Note, there are likely better ways to do this — since this will waste a good deal of power.

[EDIT] DEL’s suggestion (a 10 Ohm resistor) is drop dead simple and won’t waste as much power. IMO, the lack of regulation is almost a non issue with regard to output.

Parallel won’t work. You will still get high current through the emitter in addition to the current through the resistor. Either a throttled down 7135 using pwm or just a plain resistor in series.

“You will still get high current …”

Why? The 7135 regulates the current at 350mA. We know that with multiple parallel emitters the current is divided among them accordingly. How is this different?

I suggest either replacing the reflector with a frosted wide-angle TIR or replace the clear glass lens with a frosted lens. That will turn the S2+ into a flooder which should be less “intense.”

My apologies, it was unclear you were using a 7135 and the resistor as a current shunt. Still, it seems an inefficient way to do the job if you are feeding 150mA to the LED and bleeding off 200mA through the resistor.

There are also chips that use a resistor to set output current. This one goes from .5mA up to 500mA. So does the Lm713

I tried the 10 ohm resistor in series and i got 0.14A with 4.15v and at 3.1v it gives 0.05A. I hope he will like the brightness at that range. Thanks for all your help.

Try a layer wax paper over the lens. For greater effect double it. Poor mans cheap diffuser.

+1 on adding a diffusion film on the lens, instead of altering the 7135. Also ask your grandfather if the cool white light bothers him. You could replace it with a warm white LED so it resembles incandescent that can be easier on the eyes.
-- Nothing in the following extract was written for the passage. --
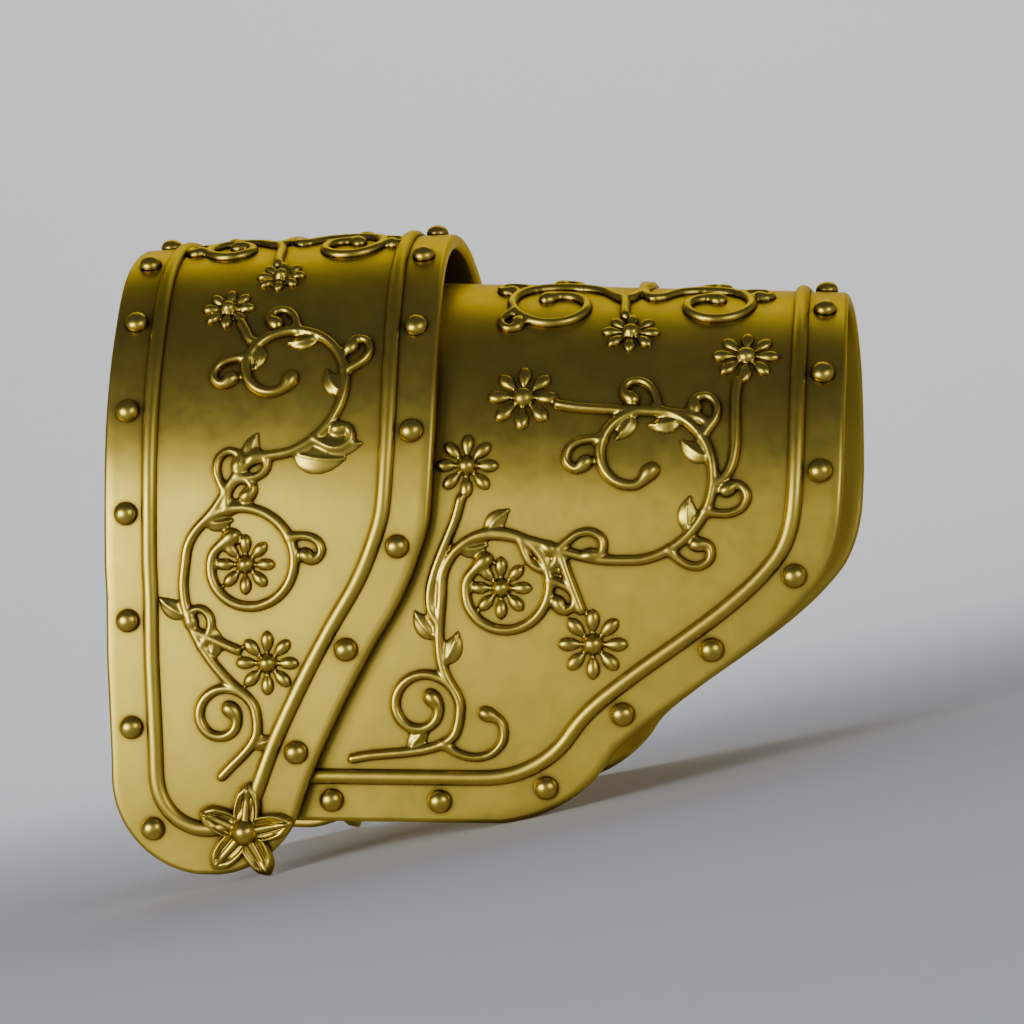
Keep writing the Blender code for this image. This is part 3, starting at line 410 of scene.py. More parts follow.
@dataclass
class Armour:
    """The sizes that the pieces share, and the way that the armour stands on the floor."""

    shoulder_length: float = 0.104
    arm_reach: float = 0.1285
    shoulder_half_depth: float = 0.082
    shoulder_crowns: tuple[float, float] = (0.088, 0.0927)
    arm_crowns: tuple[float, float] = (0.076, 0.0723)
    shoulder_skirt: float = 0.1144
    arm_skirt: float = 0.0972
    shoulder_wall: float = 0.005
    arm_wall: float = 0.004
    plate_clearance: float = 0.0006
    arm_overlap: float = 0.042
    skirt_radius: float = 1.200
    edge_chamfer: float = 0.0014
    tip_radius: float = 0.031
    tip_flat: float = 0.006
    foot_radius: float = 0.047
    foot_flat: float = 0.017
    rim_arc: float = 22.0
    elbow_arc: float = 37.5
    star_along: float = 0.43
    star_down: float = 0.942
    crown_tolerance: float = 1e-5
    shoulder: Arch = field(init=False)
    arm: Arch = field(init=False)
    matrix: Matrix = field(init=False)

    def __post_init__(self) -> None:
        """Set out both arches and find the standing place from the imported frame."""
        inner = self.shoulder_wall + self.plate_clearance
        self.shoulder = Arch(self.shoulder_half_depth, *self.shoulder_crowns, 0.0,
                             self.shoulder_length, self.skirt_radius, self.shoulder_skirt)
        self.arm = Arch(self.shoulder_half_depth - inner, *self.arm_crowns,
                        self.shoulder_length, self.shoulder_length + self.arm_reach,
                        self.skirt_radius - inner, self.arm_skirt)
        self.matrix = self.standing()

    def standing(self) -> Matrix:
        """Find how the armour leans and where it stands, from a mount and the crown's edge.

        Returns:
            The matrix from the armour frame to the row frame.
        """
        axis = frame["record"]["mounts"][0]["axis"]
        turn = Matrix.Rotation(math.atan2(axis[0], axis[2]), 4, "Y")
        crown = [turn.inverted() @ vert.co
                 for vert in frame["nodes"]["shoulder_plate"].data.vertices
                 if abs(vert.co.y) < self.crown_tolerance]
        neck_x = min(spot.x for spot in crown)
        top = max(spot.z for spot in crown)
        crown_line = np.array(0.0)
        rise = self.shoulder.crown_end - self.shoulder.crown_start
        highest_x = float(self.rim_edge(crown_line)) - self.edge_chamfer
        high = self.shoulder.crown_start + rise * highest_x / self.shoulder_length
        start_x = neck_x - float(self.neck_edge(crown_line))
        return turn @ Matrix.Translation((start_x, 0.0, top - high))

    @staticmethod
    def edge(stations: np.ndarray, values: np.ndarray, joins: float, arc: Callable,
             v: np.ndarray) -> np.ndarray:
        """Read an edge: a smooth curve through its rows down to a level, then an arc.

        Args:
            stations: Developed lengths of the rows.
            values: The edge's x at each row.
            joins: The developed length where the arc takes over.
            arc: Gives the arc's x at developed lengths.
            v: Where the edge is read.

        Returns:
            The edge's x at each place.
        """
        v = np.abs(np.asarray(v, float))
        curve = EdgeCurve((*stations, joins), (*values, float(arc(np.array(joins)))))
        return np.where(v >= joins, arc(np.maximum(v, joins)), curve.at(v))

    @staticmethod
    def arc_level(arch: Arch, radius: float, degrees: float) -> float:
        """Developed length at an angle round the arc of a plate's lower edge."""
        return arch.drop - radius * (1.0 - math.sin(math.radians(degrees)))

    @staticmethod
    def arc_half_width(arch: Arch, radius: float, v: np.ndarray) -> np.ndarray:
        """Half the width of that arc at a developed length."""
        share = np.clip((v - arch.drop + radius) / radius, 0.0, 1.0)
        return radius * np.sqrt(1.0 - share ** 2)

    def shoulder_edge(self, column: str, degrees: float, side: float,
                      v: np.ndarray) -> np.ndarray:
        """Read one edge of the shoulder plate, which closes onto its round tip.

        Args:
            column: The outline's column for this edge.
            degrees: Where on the tip's arc the edge joins it.
            side: -1 for the neck side of the tip, and 1 for its arm side.
            v: Where the edge is read.

        Returns:
            The edge's x at each place.
        """
        stations = np.array([row.down for row in SHOULDER_OUTLINE]) * self.shoulder.drop
        values = np.array([getattr(row, column) for row in SHOULDER_OUTLINE])
        middle = SHOULDER_OUTLINE[-1].neck_edge * self.shoulder_length + self.tip_radius
        return self.edge(
            stations, values * self.shoulder_length,
            self.arc_level(self.shoulder, self.tip_radius, degrees),
            lambda level: middle + side * np.maximum(
                0.5 * self.tip_flat,
                self.arc_half_width(self.shoulder, self.tip_radius, level)), v)

    def neck_edge(self, v: np.ndarray) -> np.ndarray:
        """Neck-side edge of the shoulder plate."""
        return self.shoulder_edge("neck_edge", 0.0, -1.0, v)

    def rim_edge(self, v: np.ndarray) -> np.ndarray:
        """Arm-side edge of the shoulder plate, the rim that stands over the arm plate."""
        return self.shoulder_edge("arm_edge", self.rim_arc, 1.0, v)

    def rim_over_arm(self, v: np.ndarray) -> np.ndarray:
        """The shoulder plate's rim as it lies over a level of the arm plate."""
        return self.rim_edge(self.shoulder.length_at(self.arm.turn(np.abs(v))))

    def hidden_edge(self, v: np.ndarray) -> np.ndarray:
        """Edge of the arm plate under the shoulder plate."""
        return self.rim_over_arm(v) - self.arm_overlap

    def elbow_edge(self, v: np.ndarray) -> np.ndarray:
        """Elbow-side edge of the arm plate."""
        stations = np.array([row.down for row in ARM_OUTLINE]) * self.arm.drop
        values = np.array([row.elbow_edge for row in ARM_OUTLINE])
        middle = self.shoulder_length + self.foot_flat
        return self.edge(
            stations, self.shoulder_length + values * self.arm_reach,
            self.arc_level(self.arm, self.foot_radius, self.elbow_arc),
            lambda level: middle + self.arc_half_width(self.arm, self.foot_radius, level), v)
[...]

These are a nice warm white:

https://www.fasttech.com/products/0/10001905/1921703-cree-xp-g2-r5-350lm-2800-3500k-led-emitter-5-pack

These are also a bit warmer than the above, but you have to reflow them onto a board:

https://www.fasttech.com/products/0/10004255/3505302-authentic-nichia-nvsl219at-5-25w-113lm-white-led

Would it be possible to make up a spacer / carrier for a AA battery to adapt it to the 18650 size and see how that works?